Ahora bien, aunque el estado de nuestra naturaleza humana no está ahora
dotado de aquella salud y rectitud natural que poseía el primer hombre cuando
fue creado, sino que, al contrario, hayamos sido, en gran manera, corrompidos
por el pecado, es cierto, empero, que la santa inclinación a amar a Dios sobre
todas las cosas se ha conservado en nosotros, como también la luz natural por
que conocemos que su soberana bondad es amable sobre todas las cosas, y no es
posible que un hombre, al pensar atentamente en Dios, con sólo el discurso natural,
no sienta un cierto movimiento de amor a Días, que la secreta inclinación de
nuestra naturaleza suscita en el fondo de nuestro corazón, y por el cual, a la
primera aprensión de este primero y soberano objeto; la voluntad queda
prevenida y se siente excitada a complacerse en él.

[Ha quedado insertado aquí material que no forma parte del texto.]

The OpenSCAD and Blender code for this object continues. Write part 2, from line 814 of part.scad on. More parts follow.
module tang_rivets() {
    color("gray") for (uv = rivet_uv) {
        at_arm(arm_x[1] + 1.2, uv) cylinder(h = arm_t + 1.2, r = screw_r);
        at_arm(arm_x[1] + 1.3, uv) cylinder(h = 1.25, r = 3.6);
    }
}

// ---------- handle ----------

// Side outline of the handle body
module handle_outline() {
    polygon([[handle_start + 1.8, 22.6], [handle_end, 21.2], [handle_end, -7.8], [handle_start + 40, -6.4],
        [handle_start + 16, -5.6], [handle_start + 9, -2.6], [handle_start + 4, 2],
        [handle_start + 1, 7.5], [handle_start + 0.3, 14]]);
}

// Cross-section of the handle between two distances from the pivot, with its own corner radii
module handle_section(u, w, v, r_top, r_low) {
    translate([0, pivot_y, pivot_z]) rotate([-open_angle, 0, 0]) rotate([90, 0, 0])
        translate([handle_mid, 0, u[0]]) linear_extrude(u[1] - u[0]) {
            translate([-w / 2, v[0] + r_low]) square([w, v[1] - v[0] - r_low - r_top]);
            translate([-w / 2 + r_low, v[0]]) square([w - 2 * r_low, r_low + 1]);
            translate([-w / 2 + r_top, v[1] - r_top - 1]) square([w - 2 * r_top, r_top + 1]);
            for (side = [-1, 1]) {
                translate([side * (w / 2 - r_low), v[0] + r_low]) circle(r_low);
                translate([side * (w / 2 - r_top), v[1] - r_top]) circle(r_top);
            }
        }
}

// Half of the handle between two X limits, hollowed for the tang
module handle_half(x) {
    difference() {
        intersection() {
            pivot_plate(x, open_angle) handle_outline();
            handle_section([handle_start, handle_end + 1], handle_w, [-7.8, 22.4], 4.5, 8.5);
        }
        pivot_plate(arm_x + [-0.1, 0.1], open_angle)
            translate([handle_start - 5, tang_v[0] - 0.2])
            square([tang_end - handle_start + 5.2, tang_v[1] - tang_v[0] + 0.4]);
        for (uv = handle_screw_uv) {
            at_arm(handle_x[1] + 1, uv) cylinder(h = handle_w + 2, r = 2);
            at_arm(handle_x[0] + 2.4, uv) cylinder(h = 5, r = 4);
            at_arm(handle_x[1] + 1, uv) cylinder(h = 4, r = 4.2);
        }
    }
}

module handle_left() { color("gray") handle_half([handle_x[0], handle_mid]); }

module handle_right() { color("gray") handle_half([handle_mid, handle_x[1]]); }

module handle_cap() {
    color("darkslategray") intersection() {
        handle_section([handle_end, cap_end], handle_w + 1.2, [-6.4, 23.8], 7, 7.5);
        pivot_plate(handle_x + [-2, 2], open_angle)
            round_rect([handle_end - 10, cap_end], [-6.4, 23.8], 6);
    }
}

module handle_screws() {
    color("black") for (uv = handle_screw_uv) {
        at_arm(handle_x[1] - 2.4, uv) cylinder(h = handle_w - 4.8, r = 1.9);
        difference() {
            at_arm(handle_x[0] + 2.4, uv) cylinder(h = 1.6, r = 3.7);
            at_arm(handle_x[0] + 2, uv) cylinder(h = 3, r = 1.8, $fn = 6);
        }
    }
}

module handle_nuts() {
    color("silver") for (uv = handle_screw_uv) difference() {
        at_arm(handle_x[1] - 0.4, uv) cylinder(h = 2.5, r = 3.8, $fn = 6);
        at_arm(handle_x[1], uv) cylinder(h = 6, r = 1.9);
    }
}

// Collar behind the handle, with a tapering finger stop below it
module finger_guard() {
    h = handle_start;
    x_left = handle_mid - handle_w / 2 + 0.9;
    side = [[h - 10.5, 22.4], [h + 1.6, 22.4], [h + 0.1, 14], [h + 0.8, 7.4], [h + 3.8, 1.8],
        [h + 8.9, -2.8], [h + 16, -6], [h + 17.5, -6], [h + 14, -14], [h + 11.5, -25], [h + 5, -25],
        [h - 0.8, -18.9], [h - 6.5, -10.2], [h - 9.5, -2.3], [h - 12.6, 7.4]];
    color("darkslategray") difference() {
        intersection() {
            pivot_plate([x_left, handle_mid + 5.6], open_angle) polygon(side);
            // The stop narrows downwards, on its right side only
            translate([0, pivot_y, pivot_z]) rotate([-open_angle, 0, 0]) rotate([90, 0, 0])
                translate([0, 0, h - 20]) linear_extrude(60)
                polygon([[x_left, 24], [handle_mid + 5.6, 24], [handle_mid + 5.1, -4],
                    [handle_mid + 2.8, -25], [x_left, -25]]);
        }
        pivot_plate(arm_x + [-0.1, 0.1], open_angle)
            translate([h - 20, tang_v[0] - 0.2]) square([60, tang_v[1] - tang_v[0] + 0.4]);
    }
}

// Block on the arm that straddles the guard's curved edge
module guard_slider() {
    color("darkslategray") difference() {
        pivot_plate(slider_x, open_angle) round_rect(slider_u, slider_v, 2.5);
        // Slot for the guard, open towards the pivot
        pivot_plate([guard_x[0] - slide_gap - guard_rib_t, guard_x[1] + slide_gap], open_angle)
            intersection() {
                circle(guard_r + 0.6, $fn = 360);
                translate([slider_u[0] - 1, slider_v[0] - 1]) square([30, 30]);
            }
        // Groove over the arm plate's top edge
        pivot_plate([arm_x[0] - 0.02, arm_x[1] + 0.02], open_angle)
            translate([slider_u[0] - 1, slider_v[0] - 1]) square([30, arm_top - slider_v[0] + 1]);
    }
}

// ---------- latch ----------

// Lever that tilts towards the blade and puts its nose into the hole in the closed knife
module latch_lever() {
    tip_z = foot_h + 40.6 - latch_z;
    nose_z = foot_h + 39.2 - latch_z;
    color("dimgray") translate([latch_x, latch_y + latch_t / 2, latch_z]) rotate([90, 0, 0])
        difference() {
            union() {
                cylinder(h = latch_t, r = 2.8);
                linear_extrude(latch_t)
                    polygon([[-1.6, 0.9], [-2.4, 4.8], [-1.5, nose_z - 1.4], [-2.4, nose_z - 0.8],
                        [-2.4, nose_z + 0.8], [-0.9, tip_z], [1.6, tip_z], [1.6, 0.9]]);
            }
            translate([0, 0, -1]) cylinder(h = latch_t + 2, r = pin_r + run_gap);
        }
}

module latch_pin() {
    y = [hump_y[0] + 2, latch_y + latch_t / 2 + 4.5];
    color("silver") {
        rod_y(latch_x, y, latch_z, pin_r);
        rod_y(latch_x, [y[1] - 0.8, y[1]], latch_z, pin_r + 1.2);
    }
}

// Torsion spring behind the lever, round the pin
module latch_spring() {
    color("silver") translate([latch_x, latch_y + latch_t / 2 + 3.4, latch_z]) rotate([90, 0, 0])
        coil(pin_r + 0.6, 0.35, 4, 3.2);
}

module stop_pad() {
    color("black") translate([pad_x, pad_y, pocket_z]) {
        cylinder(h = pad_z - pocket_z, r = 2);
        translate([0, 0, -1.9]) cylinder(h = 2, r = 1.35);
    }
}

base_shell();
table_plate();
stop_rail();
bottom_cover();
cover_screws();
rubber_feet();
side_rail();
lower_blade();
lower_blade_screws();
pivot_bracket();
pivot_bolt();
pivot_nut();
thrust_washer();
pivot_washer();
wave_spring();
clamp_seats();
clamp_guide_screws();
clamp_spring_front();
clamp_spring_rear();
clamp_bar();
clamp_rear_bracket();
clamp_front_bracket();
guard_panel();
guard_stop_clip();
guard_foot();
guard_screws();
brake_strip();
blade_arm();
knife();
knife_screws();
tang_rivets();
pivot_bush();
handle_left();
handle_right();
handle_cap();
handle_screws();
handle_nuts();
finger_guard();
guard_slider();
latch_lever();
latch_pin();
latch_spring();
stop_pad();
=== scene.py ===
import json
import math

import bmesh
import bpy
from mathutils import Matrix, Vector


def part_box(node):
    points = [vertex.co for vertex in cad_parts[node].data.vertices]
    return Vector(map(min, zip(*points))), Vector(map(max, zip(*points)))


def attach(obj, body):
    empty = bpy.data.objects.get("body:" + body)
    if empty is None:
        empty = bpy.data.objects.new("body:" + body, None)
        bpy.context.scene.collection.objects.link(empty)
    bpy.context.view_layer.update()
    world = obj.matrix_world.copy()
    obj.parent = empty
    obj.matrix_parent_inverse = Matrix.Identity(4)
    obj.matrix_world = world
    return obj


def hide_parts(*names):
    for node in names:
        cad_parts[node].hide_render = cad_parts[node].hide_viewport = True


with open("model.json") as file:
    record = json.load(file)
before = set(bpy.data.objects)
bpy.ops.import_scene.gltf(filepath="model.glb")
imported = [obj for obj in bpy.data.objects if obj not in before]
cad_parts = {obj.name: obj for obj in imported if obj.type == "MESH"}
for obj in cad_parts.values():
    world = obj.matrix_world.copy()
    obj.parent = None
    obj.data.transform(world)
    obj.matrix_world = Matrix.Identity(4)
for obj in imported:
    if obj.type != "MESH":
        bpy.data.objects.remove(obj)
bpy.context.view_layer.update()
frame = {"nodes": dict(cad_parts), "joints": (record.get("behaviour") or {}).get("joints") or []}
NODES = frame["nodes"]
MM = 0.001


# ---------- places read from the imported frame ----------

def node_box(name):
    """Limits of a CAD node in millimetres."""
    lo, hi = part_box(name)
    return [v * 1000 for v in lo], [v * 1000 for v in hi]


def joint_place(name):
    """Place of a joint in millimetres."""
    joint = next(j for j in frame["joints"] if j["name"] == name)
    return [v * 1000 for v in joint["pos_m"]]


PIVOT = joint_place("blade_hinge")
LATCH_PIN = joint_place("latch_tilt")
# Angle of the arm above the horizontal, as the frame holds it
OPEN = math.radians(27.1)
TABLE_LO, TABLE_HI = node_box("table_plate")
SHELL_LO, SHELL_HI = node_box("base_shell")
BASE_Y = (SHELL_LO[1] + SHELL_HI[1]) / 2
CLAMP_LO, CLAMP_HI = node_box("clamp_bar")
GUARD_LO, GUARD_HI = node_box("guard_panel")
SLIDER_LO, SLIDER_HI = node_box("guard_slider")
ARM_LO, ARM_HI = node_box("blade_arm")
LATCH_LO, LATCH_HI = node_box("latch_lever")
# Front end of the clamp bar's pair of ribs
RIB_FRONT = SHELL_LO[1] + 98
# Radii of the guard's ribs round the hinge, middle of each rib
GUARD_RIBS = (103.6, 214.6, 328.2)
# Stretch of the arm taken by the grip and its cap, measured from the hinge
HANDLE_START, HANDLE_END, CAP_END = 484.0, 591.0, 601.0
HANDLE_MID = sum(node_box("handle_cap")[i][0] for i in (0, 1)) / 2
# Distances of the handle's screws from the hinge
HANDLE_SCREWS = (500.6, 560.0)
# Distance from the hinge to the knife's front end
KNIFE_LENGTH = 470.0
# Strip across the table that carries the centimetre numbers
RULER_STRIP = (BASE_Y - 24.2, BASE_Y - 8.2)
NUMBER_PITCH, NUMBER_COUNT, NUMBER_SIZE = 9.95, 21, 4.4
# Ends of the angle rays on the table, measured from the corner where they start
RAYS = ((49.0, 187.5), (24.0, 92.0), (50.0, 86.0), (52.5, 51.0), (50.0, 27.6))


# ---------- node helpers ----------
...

Ocurre con frecuencia entre las perdices, que se roban mutuamente los
huevos para incubarlos ya sea por la avidez que sienten de ser madres, ya sea
por la ignorancia, que les impide conocer los huevos propios. Y he aquí una cosa
extraña, pero bien comprobada, a saber, que el perdigón que ha salido del huevo
y se ha criado bajo las alas de una madre ajena, en cuanto oye por primera vez
la voz de la verdadera madre, que puso el huevo del cual ha nacido, deja a la
perdiz ladrona y se dirige hacia su primera madre, y va en pos de ella, por la
correspondencia Que guarda con su primer origen, correspondencia que antes no
aparecía, sino que permanecía oculta, escondida y como dormida en el fondo de
la naturaleza, hasta el momento del encuentro con su objeto, por el cual
excitada y como despertada de repente, produce su efecto e inclina el apetito
del perdigón hacia su primordial deber. Lo mismo le ocurre, Teótimo, a nuestro
corazón; porque, aunque haya sido incubado, sustentado y criado entre las cosas
corporales, bajas y transitorias, y, por decirlo así, bajo las alas de la
naturaleza, sin embargo, a la primera mirada que dirige hacia Dios, al primer
conocimiento que de ÉL recibe, la natural y primera inclinación a amar a Dios,
que estaba como aletargada y era como imperceptible, despierta al instante, y
aparece inopinadamente como una chispa que surge de entre las cenizas, la cual,
al tocar a nuestra voluntad le comunica un impulso del amor supremo, debido al
primer principio de todas las cosas.